Object modeling scripts:
-*-*-

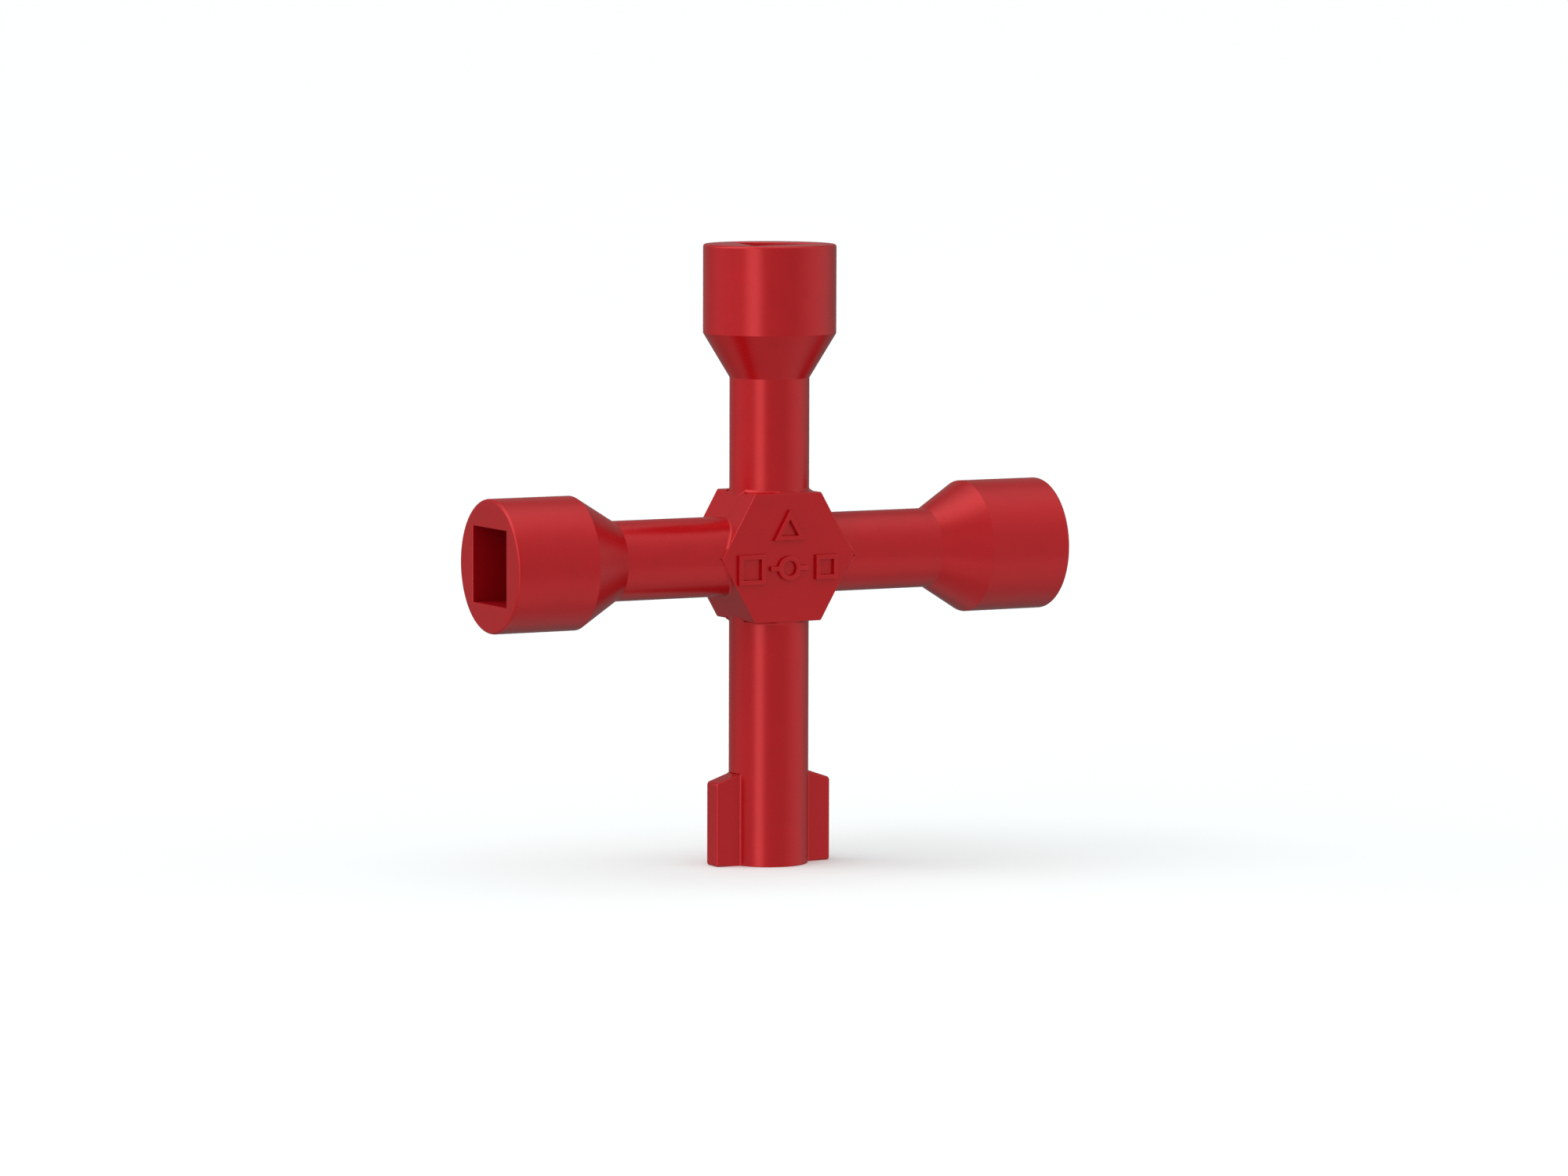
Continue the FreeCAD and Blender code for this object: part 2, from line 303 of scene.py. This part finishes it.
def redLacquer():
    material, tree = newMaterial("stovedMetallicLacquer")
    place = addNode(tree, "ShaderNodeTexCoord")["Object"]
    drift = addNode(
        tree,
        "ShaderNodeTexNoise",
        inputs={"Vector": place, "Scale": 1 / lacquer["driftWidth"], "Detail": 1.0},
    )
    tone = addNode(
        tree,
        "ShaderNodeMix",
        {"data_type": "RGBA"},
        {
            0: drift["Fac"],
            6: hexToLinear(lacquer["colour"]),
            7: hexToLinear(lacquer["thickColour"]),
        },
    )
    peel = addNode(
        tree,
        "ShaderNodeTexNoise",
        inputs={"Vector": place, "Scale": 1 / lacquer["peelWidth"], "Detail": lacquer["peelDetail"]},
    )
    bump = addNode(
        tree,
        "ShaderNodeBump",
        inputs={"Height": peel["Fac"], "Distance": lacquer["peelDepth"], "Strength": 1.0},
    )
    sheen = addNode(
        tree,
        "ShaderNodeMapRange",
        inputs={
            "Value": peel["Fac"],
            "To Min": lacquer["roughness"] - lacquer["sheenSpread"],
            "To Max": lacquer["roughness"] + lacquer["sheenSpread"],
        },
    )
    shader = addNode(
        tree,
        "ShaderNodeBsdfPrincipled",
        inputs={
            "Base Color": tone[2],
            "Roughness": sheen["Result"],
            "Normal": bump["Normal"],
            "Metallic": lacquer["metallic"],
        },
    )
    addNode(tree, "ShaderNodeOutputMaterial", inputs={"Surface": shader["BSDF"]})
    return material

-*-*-

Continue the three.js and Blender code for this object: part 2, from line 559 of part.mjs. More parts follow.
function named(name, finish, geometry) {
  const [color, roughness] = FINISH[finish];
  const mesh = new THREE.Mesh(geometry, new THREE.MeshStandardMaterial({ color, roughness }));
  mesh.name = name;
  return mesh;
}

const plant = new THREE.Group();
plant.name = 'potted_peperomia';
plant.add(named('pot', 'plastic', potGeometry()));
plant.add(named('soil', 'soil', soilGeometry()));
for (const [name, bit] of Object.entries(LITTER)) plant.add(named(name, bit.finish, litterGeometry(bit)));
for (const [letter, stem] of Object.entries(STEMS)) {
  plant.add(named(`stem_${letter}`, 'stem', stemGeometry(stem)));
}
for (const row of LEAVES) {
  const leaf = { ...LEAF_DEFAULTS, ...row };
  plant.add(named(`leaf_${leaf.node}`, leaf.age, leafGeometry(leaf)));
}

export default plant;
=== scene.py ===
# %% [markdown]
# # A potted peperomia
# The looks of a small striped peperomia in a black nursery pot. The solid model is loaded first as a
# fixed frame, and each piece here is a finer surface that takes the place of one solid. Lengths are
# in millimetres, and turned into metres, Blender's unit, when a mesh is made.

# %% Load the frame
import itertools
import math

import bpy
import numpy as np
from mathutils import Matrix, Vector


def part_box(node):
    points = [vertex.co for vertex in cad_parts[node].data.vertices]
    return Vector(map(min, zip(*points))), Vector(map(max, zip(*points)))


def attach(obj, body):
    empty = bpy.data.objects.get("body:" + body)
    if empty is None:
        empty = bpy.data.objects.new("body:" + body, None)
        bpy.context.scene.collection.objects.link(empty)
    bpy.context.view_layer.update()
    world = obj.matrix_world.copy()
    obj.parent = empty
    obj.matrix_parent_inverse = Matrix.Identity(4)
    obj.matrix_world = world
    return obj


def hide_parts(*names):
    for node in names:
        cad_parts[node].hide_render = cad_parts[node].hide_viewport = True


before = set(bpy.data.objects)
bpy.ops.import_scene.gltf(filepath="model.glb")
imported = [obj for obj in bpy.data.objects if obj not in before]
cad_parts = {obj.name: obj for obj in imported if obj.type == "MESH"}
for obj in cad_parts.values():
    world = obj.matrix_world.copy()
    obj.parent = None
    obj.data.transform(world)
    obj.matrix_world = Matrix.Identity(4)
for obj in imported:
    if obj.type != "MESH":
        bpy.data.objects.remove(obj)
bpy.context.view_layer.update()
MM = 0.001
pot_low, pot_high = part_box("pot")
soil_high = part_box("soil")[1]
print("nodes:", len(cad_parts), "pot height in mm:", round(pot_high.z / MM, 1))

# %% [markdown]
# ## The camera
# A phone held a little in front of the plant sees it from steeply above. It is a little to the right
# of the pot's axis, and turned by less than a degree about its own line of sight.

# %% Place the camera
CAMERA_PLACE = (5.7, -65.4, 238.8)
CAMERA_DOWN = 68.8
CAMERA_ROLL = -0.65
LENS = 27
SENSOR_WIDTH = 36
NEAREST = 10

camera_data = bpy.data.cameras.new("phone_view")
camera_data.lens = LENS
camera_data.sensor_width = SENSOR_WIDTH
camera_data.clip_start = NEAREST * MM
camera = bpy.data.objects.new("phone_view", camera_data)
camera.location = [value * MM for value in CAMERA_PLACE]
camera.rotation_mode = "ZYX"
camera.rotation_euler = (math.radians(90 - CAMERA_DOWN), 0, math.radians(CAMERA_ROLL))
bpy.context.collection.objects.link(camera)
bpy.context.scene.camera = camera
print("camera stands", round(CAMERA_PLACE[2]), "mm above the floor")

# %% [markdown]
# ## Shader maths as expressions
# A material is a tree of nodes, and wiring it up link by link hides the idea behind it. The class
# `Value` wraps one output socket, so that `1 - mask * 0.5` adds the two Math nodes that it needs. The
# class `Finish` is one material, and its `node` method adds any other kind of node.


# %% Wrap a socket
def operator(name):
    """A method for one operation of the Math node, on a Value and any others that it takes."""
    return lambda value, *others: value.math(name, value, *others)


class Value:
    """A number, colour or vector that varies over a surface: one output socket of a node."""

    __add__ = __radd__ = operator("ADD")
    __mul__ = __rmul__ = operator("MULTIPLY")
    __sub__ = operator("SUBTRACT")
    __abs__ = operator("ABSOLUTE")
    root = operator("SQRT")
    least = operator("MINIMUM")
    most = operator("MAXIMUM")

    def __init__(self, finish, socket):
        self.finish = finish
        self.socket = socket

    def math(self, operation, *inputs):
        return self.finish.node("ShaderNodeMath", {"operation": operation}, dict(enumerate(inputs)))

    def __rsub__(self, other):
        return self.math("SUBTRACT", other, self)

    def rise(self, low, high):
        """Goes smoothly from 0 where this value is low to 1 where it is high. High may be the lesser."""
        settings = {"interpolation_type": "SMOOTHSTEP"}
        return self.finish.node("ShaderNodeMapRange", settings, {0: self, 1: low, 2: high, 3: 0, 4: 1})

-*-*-

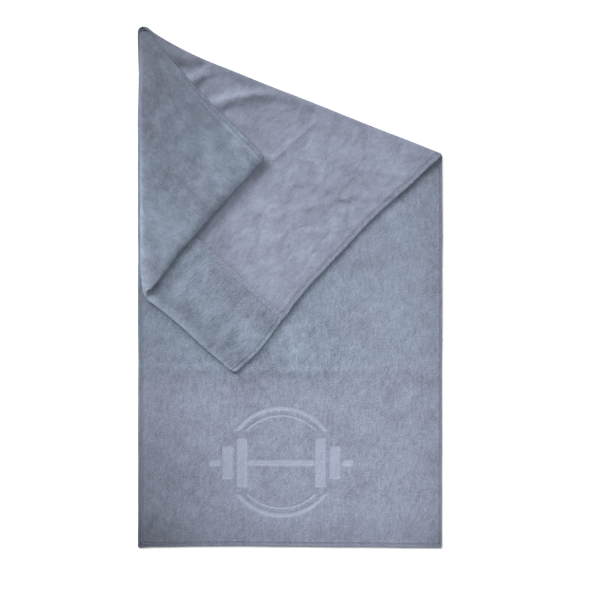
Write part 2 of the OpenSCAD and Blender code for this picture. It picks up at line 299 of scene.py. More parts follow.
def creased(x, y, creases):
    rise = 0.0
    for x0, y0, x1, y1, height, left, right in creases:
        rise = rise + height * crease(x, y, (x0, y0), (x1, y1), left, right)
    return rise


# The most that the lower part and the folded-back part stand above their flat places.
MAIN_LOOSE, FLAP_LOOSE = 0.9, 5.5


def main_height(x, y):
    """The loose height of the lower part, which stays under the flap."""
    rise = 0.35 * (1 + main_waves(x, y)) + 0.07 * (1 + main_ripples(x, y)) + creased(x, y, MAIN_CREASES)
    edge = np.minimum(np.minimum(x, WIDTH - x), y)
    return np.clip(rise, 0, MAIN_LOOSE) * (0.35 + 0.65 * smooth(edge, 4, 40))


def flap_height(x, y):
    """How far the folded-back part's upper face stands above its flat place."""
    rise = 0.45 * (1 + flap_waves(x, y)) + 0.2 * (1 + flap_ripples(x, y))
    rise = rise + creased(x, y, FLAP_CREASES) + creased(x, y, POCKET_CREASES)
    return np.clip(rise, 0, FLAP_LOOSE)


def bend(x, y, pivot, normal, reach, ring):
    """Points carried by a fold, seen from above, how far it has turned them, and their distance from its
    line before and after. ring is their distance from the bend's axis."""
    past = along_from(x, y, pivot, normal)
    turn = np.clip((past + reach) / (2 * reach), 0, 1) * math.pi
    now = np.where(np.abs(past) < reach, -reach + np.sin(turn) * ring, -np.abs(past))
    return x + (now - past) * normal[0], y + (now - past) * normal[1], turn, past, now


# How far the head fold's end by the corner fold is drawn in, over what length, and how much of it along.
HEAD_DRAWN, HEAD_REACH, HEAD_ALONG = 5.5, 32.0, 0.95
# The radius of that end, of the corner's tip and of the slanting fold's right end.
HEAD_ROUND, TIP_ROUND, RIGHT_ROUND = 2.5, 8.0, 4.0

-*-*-

> **THE TASK**: In the listing above, find the line containing "obj.parent = None" and the line containing "round(pot_high.z / MM, 1))". Output them and every line between, exactly, and nothing else.

> **RESULT FOR THIS TASK**:
    obj.parent = None
    obj.data.transform(world)
    obj.matrix_world = Matrix.Identity(4)
for obj in imported:
    if obj.type != "MESH":
        bpy.data.objects.remove(obj)
bpy.context.view_layer.update()
MM = 0.001
pot_low, pot_high = part_box("pot")
soil_high = part_box("soil")[1]
print("nodes:", len(cad_parts), "pot height in mm:", round(pot_high.z / MM, 1))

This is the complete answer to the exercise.